I tried something not dissimilar, but without AI models: having webpages rendere...

I tried something not dissimilar, but without AI models: having webpages rendered in a real browser, but "headless". But there was really no way for the webpage to detect it was "headless": I'd render in a real browser, in an actual X session, under Xephyr. And I wouldn't be showing that Xephyr X server (so I wouldn't see what that real browser was rendering).

I'd then put gray rectangles on what where ads and only show visually that, with the grey rectangles, after having covered the ads with gray rectangles.

I just did it as some quick proof-of-concept: there are plenty different ways to do this but I liked that one.

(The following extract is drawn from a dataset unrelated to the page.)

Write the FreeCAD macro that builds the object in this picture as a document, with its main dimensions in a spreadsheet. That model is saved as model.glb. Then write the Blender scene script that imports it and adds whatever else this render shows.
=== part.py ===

It's not dissimilar to services that renders a webpage on x different devices, without you needing to open that webpage on all these devices.

But the issue is that while it's relatively easy to get rid of ads, it's near impossible to get rid of submarine articles/blogs and it's getting harder and harder by the day to get rid of all the pointless webpages generated by ChatGPT or other LLMs that are flooding the web.

Meanwhile sticking to the sites I know (Wikipedia / HN / used car sales websites / a few forums I frequent etc.) and running a DNS locally that blocks hundreds of thousands of domains (and entire countries) is quite effective (I run unbound, which I like a lot for it's got many features and can block domains/subdomains using wildcards).

I'm pretty sure detecting and covering ads before displaying a webpage can be done but I'd say the bigger problem is submarines and overall terribly poor quality LLM generated webpages.

So basically: is it even worth it to detect ads while the web has now got a much bigger problem than ads?